#### Data provided:
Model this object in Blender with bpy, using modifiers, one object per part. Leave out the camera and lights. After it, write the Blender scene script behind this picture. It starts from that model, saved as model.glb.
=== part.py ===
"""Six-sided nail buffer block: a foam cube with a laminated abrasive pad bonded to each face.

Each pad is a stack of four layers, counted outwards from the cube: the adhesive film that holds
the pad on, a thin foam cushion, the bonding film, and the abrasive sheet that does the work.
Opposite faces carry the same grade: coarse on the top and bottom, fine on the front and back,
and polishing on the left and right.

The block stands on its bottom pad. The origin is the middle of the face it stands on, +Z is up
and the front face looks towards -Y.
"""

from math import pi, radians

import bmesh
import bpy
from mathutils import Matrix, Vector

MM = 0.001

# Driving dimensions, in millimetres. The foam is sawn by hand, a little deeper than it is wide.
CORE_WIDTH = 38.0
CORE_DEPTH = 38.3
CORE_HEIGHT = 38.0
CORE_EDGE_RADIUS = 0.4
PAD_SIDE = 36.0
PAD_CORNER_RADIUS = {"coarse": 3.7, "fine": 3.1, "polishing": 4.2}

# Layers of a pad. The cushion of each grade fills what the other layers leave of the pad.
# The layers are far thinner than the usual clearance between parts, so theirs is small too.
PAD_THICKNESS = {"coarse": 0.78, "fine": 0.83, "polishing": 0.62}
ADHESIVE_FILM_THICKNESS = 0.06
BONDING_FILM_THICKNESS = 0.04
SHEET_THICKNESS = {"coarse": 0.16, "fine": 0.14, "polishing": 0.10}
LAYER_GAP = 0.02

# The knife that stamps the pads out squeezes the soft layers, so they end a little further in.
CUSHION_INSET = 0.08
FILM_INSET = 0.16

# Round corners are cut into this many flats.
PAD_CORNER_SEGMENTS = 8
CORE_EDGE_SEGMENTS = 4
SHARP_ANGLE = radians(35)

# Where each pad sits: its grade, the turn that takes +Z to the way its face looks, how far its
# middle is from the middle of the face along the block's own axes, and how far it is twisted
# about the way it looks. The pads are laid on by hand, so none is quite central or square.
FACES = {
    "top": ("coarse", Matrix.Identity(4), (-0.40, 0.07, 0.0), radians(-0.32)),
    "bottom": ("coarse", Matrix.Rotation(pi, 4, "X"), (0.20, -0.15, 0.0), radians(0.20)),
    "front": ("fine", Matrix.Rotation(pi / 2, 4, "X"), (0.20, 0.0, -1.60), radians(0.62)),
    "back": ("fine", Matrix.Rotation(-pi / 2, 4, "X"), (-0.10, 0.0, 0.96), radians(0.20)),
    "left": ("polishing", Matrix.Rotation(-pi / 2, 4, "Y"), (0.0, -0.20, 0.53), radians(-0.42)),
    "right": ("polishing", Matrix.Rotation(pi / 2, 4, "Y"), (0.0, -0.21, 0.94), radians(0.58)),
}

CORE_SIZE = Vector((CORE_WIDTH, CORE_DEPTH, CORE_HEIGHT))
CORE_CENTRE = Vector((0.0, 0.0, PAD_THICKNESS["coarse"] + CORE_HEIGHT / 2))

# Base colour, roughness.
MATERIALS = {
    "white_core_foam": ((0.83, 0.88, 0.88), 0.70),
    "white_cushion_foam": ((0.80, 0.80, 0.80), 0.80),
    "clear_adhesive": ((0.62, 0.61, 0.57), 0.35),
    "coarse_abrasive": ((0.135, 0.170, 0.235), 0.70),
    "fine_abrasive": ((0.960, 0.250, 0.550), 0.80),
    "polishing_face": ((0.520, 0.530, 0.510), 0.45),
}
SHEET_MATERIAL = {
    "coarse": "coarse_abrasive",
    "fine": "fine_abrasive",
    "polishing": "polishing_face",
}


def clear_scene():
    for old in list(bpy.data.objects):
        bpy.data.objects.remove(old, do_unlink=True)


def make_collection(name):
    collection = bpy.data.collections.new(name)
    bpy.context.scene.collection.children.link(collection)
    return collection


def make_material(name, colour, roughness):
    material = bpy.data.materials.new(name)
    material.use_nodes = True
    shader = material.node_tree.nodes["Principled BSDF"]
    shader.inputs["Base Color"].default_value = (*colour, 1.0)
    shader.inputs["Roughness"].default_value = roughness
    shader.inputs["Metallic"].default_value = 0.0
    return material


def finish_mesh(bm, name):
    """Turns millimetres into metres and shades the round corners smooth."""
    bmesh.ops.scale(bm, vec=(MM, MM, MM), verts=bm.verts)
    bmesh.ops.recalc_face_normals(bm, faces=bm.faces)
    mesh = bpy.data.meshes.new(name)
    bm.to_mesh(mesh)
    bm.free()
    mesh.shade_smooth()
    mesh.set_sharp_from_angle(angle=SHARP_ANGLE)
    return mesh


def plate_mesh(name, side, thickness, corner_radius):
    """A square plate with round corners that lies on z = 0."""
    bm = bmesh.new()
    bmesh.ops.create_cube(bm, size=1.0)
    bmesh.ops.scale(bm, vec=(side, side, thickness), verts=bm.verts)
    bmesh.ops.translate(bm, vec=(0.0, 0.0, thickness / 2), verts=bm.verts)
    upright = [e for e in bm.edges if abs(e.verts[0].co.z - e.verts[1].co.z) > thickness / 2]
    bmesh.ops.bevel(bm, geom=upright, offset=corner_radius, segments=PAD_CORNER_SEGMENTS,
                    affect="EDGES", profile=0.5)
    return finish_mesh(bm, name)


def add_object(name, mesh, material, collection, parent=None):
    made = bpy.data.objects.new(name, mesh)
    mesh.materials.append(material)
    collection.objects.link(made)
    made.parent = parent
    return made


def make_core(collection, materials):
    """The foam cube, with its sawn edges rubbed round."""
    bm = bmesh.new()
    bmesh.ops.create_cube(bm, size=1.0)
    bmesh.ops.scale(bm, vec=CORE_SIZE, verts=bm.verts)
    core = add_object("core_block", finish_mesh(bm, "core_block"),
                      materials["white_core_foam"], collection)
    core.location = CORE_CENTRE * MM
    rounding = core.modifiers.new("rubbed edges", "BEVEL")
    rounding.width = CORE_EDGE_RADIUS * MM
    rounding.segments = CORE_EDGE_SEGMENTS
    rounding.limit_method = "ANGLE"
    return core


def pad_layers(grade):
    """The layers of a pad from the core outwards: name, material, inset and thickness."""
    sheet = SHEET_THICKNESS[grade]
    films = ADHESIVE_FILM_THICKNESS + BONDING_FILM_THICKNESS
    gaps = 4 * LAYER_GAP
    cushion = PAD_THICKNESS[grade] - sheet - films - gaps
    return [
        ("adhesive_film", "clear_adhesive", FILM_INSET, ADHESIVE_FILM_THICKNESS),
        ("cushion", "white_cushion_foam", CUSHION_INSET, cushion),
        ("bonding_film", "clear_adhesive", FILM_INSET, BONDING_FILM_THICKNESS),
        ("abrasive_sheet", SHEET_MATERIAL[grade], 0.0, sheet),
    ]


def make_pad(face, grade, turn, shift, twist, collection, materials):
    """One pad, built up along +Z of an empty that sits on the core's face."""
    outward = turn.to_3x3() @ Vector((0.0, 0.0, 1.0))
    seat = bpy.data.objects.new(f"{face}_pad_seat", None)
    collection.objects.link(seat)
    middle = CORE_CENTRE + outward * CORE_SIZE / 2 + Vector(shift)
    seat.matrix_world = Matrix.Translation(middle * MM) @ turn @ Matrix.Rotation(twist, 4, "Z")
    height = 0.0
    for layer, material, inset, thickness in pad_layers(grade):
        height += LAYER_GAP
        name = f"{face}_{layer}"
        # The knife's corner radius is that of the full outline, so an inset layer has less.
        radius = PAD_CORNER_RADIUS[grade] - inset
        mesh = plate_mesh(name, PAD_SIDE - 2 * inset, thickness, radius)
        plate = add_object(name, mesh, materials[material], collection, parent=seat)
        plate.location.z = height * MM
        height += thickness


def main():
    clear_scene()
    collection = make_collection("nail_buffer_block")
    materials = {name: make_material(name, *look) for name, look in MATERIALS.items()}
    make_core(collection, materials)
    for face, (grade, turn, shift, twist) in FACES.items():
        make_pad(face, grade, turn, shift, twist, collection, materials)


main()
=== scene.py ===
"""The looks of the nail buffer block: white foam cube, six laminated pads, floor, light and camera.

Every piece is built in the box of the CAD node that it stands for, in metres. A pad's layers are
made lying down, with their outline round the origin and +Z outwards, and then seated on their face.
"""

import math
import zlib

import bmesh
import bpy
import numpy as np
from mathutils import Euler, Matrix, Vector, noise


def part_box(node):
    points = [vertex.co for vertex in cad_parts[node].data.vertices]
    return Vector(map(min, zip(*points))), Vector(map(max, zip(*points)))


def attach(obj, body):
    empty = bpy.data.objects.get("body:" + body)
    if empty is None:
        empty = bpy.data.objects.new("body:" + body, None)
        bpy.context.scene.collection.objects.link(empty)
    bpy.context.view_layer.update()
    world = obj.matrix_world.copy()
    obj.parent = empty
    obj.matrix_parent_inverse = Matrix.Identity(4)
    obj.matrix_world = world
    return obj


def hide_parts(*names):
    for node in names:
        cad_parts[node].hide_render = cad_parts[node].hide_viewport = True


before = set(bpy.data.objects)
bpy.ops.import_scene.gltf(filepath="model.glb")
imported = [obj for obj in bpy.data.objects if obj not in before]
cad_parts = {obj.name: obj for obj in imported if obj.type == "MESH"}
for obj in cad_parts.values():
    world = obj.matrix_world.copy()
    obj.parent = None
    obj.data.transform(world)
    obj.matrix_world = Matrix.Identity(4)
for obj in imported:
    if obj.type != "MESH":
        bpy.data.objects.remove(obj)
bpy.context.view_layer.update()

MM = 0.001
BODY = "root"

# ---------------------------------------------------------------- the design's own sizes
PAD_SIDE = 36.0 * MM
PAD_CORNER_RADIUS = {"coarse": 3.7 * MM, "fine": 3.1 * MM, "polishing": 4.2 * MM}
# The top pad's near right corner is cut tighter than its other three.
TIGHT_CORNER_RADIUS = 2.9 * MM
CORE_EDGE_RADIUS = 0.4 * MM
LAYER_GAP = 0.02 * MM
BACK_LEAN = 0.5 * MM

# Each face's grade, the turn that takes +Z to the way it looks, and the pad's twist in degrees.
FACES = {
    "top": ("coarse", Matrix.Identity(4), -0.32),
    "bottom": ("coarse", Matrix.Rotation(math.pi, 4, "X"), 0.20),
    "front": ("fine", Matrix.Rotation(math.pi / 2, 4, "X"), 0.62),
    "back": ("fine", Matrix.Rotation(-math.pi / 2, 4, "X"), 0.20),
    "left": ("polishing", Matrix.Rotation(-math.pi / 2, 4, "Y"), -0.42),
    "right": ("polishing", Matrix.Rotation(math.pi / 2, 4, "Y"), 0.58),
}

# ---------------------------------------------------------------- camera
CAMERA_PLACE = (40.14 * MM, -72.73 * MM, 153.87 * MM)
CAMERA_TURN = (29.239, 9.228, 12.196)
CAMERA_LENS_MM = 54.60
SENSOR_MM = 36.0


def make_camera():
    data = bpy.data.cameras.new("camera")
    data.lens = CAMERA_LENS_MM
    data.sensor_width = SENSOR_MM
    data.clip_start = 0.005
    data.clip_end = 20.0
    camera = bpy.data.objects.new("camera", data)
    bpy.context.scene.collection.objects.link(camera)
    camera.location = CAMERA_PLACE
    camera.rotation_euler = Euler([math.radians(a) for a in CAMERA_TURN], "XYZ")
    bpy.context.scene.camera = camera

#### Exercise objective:
Copy out each line of the material that holds the word "points".

#### Answer to the exercise:
    points = [vertex.co for vertex in cad_parts[node].data.vertices]
    return Vector(map(min, zip(*points))), Vector(map(max, zip(*points)))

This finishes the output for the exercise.